Contoh: Seorang petani menjual hasil panen padi kepada pedagang dengan pembayaran di muka. Namun, pedagang meminta harga yang lebih tinggi dibandingkan harga pasar yang berlaku, walaupun kuantitas dan kualitas padi tetap sama. Hal ini termasuk riba karena terjadi penambahan harga tanpa adanya peningkatan nilai barang.

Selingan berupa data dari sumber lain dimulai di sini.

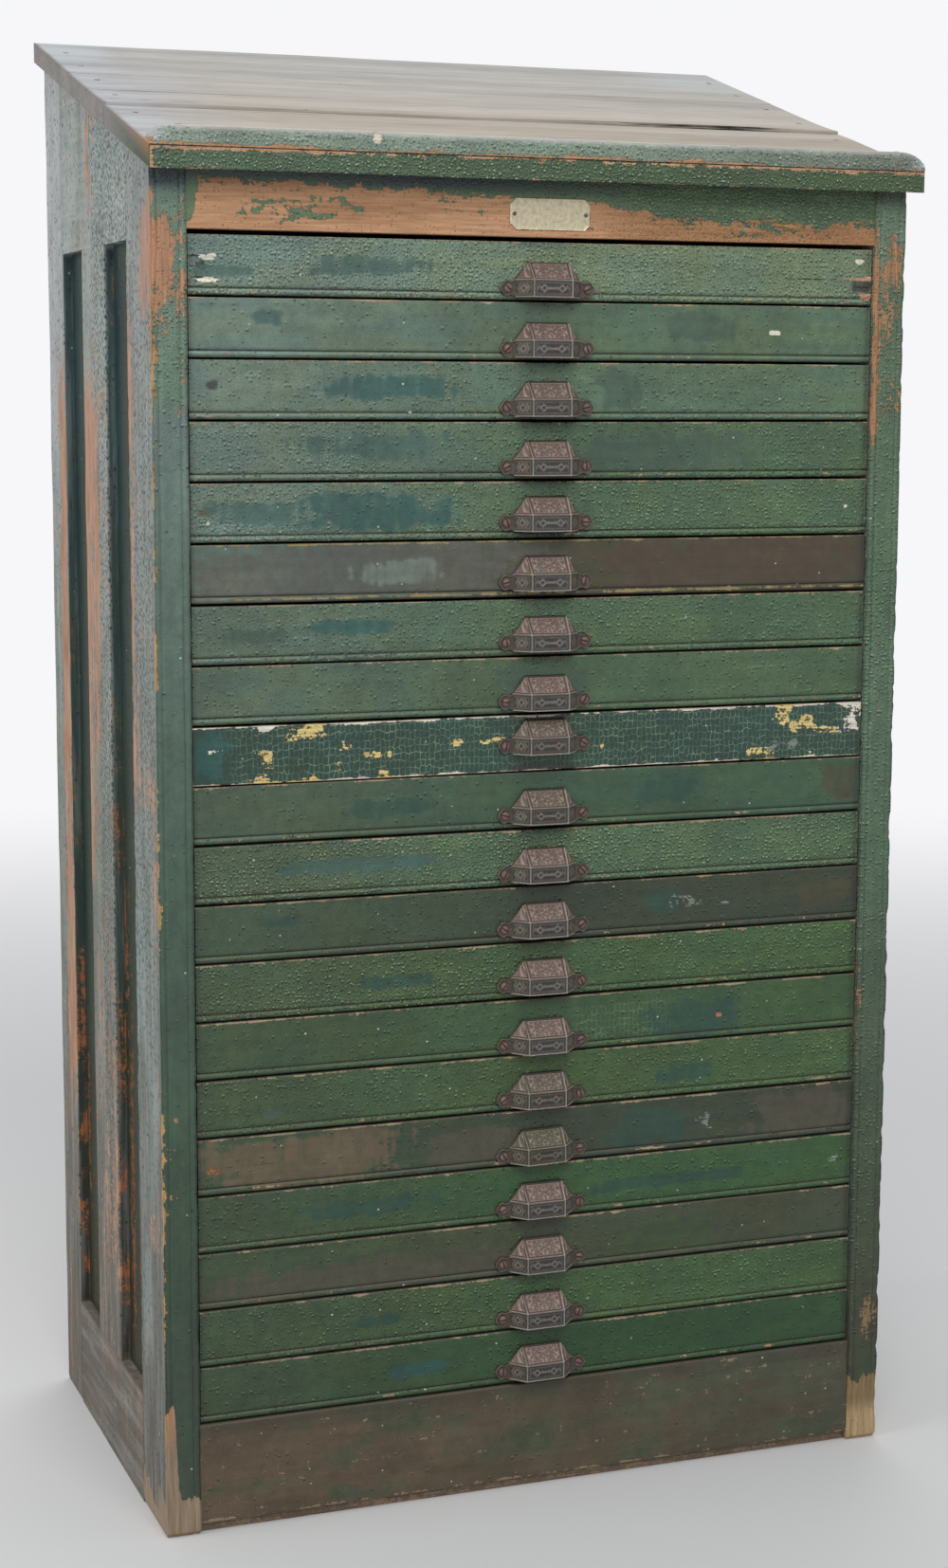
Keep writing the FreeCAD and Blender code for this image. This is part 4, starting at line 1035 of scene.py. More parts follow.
# Kick board below the cases and the strip it stands on: dark, scuffed by shoes, the strip bare.
def kick_colours(rings):
    """Olive and red-brown dirt in blotches, darker to the right, and at the top with painted shade
    under the cases, flecked with bare wood, which also shows in a ragged line along the lower edge."""
    x, _, z = np.moveaxis(rings, -1, 0)
    low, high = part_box("kick_board")
    cloud = sway(rings, (0.05, 0.1, 0.02), 18, 4)
    fleck = sway(rings, (0.012, 0.1, 0.006), 3, 3)
    tint = ramp(x, (-0.34, 0.0, 0.34), ("#665644", "#625644", "#565040"))
    tint = blend(tint, "#4a4f3c", smooth(0.25 + 0.9 * x + 4 * cloud))
    # Painted shade along the top, under the cases
    tint = blend(tint, "#3d3b2f", 0.6 * smooth((z - high.z + 22 * mm) / (18 * mm)))
    bare = 0.12 + 0.45 * hump(z - low.z, 3 * mm) + 1.1 * fleck + 0.2 * cloud
    return film(rings, tint, "x", 19, "#85745c", bare, 0.0, 0.05, 0.15 - cloud)


def floor_strip_colours(rings):
    """Brown with dirt and worn half bare."""
    return film(rings, "#7d6c5c", "x", 20, "#8b7560", 0.5, 0.0, 0.0, 0.1)


for name, colours in (("kick_board", kick_colours), ("floor_strip", floor_strip_colours)):
    low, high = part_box(name)
    corners = ((low.y, low.z), (low.y, high.z), (high.y, high.z), (high.y, low.z))
    profile = outline(corners, 1.0 * mm, (3.5 * mm, 8 * mm, 20 * mm, 8 * mm))
    rings = worn(lengthwise(profile, low.x, high.x, 4 * mm), 0.3 * mm, 61, 0.1)
    rings[..., 0] = np.clip(rings[..., 0], low.x, high.x)
    rings[..., 2] = np.clip(rings[..., 2], low.z, high.z)
    solid(f"{name}_face", [(rings, colours)], glossy_paint, "carcass",
          [name])


# Back and inside: sawn pine, never painted, brown with age. The back is six upright boards nailed
# to two rails; runners, battens, cleats and bottom board keep their plain shapes.
def old_pine(name, along=None):
    """Unpainted pine, browned by air: bands of summer growth along the board, and fine fibre.
    along is the scale for the three axes of a part read in Object coordinates."""
    material, t = fresh(name)
    if along:
        place = add(t, "TexCoord", out=3)
    else:
        place = read(t, "lay", 1)
        along = (0.05, 1, 1)
    tint = read(t, "tint")
    stretched = add(t, "VectorMath", {0: place, 1: along}, operation="MULTIPLY")
    cloud = noise(t, place, 7, 4)
    band = noise(t, stretched, 120, 3, twist=0.5)
    fibre = noise(t, stretched, 700, 4)
    light, dark = (rgba("#9a7c58"), rgba("#6d5137"))
    colour = mix(t, remap(t, band, 0.35, 0.65), light, dark)
    depth = times(t, remap(t, cloud, 0.3, 0.7, 0.75, 1.15), remap(t, fibre, 0.3, 0.7, 0.85, 1.1))
    colour = brighten(t, colour, depth)
    if name == "old_sawn_pine":
        colour = mix(t, 0.6, colour, tint)
    height = times(t, fibre, 0.5, band)
    coat(t, colour, 0.78, height, 0.5, 0.4 * mm)
    return material


sawn_pine = old_pine("old_sawn_pine")
case_pine = old_pine("old_case_pine")
pine_along_x = old_pine("old_pine_along_x", (0.05, 1, 1))
pine_along_y = old_pine("old_pine_along_y", (1, 0.05, 1))
for name, material in (("bottom_board", pine_along_x), ("back_framing", pine_along_x),
                       ("left_runners", pine_along_y), ("right_runners", pine_along_y),
                       ("top_cleats", pine_along_y)):
    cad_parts[name].data.materials.clear()
    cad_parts[name].data.materials.append(material)

low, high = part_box("back_boards")
BACK_CODES = ("#7a6a56", "#6f604e", "#82715b", "#75664f", "#7d6b58", "#6c5d4b")
wide = (high.x - low.x) / 6
backs = []
for index, code in enumerate(BACK_CODES):
    left, right = low.x + index * wide + 0.4 * mm, low.x + (index + 1) * wide - 0.3 * mm
    profile = outline(rectangle(left, low.y, right, high.y), 0.8 * mm,
                      (30 * mm, 8 * mm, 5 * mm, 8 * mm))
    rings = upright(profile, low.z, under_top, 9 * mm)
    rings[..., :2] = worn(rings, 0.25 * mm, 70 + index, 0.12)[..., :2]
    backs.append((rings, lambda r, c=code, i=index: film(r, c, "z", 21 + i)))
solid("back", backs, sawn_pine, "carcass", ["back_boards"])


# Case fronts: 16 mm boards with a bead worked along the lower edge. Each has aged its own way:
# blistered, rubbed smooth, gone brown, or, the ninth, recoated and cracked into a net.
PAINTS = {"pale": "#6b7c64", "sage": "#566a54", "moss": "#4a6046", "leaf": "#3b5536",
          "olive": "#3e5032", "grass": "#3f5735", "holly": "#365532", "pine": "#2c4b2c",
          "ivy": "#3d5640", "fir": "#333d2c", "bog": "#353f2e", "khaki": "#434b36",
          "umber": "#46432f", "clay": "#6f604c", "slate": "#5b5b54", "bark": "#4b3d31",
          "bottle": "#244036", "blue": "#3f5c56", "teal": "#2c5652", "deep": "#27493e",
          "dull": "#44594c", "drab": "#544f42", "soot": "#302f29", "ash": "#7b877e",
          "cream": "#e2dccd", "tan": "#bf9474", "straw": "#dcc280", "rust": "#b06c40"}

# Each front from the top: its paint, and how far the film is blistered and dirty
FRONTS = (("pale", 0.8, 0.1), ("sage", 0.1, 0.05), ("sage", 0.35, 0.05), ("moss", 0.5, 0.1),
          ("moss", 0.55, 0.05), ("umber", 0.0, 0.1), ("moss", 0.55, 0.05), ("moss", 0.25, 0.05),
          ("bottle", 0.0, 0.0), ("ivy", 0.05, 0.05), ("moss", 0.75, 0.05), ("fir", 0.15, 0.1),
          ("grass", 0.7, 0.05), ("leaf", 0.2, 0.05), ("grass", 0.5, 0.05), ("bog", 0.15, 0.1),
          ("holly", 0.25, 0.1), ("khaki", 0.1, 0.15), ("grass", 0.4, 0.05), ("pine", 0.15, 0.1))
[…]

6. Kesulitan Mengidentifikasi Riba dalam Transaksi Modern dan Kompleks
Di era modern, riba seringkali terselubung dalam transaksi yang kompleks dan rumit. Produk keuangan seperti derivatif, obligasi, dan berbagai instrumen keuangan lainnya dapat mengandung unsur riba yang sulit diidentifikasi. Hal ini memerlukan pemahaman yang mendalam tentang prinsip-prinsip syariah dan analisis yang cermat terhadap detail transaksi.
Contoh: Beberapa produk investasi yang ditawarkan oleh bank konvensional mungkin mengandung unsur bunga tersembunyi atau mekanisme yang serupa dengan riba. Konsumen perlu mempelajari dengan teliti prospektus dan dokumen-dokumen terkait sebelum berinvestasi untuk memastikan kepatuhannya terhadap prinsip-prinsip syariah. Konsultasi dengan ulama atau pakar keuangan syariah sangat disarankan untuk menghindari jebakan riba dalam produk-produk keuangan modern ini.
Memahami dan menghindari riba merupakan kewajiban bagi setiap muslim. Penting untuk selalu berhati-hati dan teliti dalam setiap transaksi untuk memastikan keadilan dan kesetaraan bagi semua pihak yang terlibat. Meningkatkan literasi keuangan syariah dan berkonsultasi dengan ahli sangat membantu dalam menghindari praktik-praktik riba yang terkadang sulit dideteksi dalam transaksi ekonomi yang semakin kompleks.